From: Ankit Agrawal <ankita@nvidia.com>
This series enables hugepfnmap support in QEMU for VFIO device memory
regions that have non-power-of-2 sizes. This specifically addresses the
needs of Grace-based systems (GB200) where device memory is exposed
as a BAR.
## Problem
On Grace-based systems, device memory regions can have sizes like
0x2F00F00000 (not power-of-2). The current QEMU VFIO mapping code
aligns each sparse mmap area independently using the trailing zeros
of its size (ctz64), which results in suboptimal alignment for the
overall VMA.
This prevents the kernel from using hugepfnmap that enables huge
page mappings for device memory. Without proper alignment, the
mapping falls back to PTE, significantly impacting performance
due to increased TLB pressure and page table overhead for large
memory regions.
## Solution
Patch 1: Sort sparse mmap regions by offset during setup and validate
that they don't overlap. This ensures predictable mapping
order and enables gap detection.
Patch 2: Change the alignment strategy from per-sparse-region to
whole-region alignment using pow2ceil(region->size).

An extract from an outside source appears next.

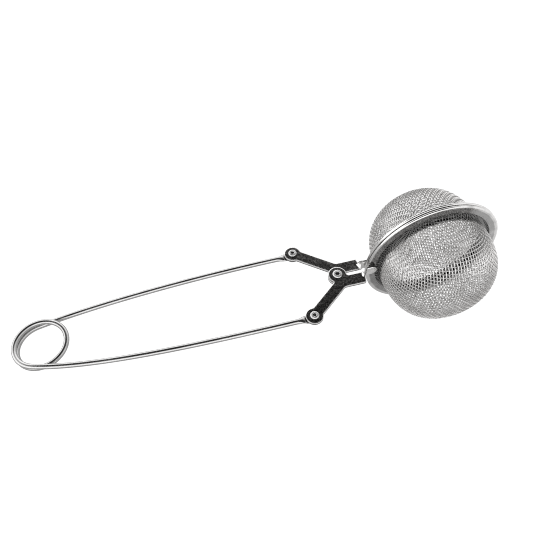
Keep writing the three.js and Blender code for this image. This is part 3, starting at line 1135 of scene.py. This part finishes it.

Create
a single aligned base mapping for the entire region, then
overlay sparse areas with MAP_FIXED. Gaps between sparse
regions are explicitly unmapped.
Ankit Agrawal (2):
hw/vfio: sort and validate sparse mmap regions by offset
hw/vfio: align mmap to power-of-2 of region size for hugepfnmap
hw/vfio/region.c | 126 ++++++++++++++++++++++++++++++++++++-----------
1 file changed, 98 insertions(+), 28 deletions(-)
--
2.34.1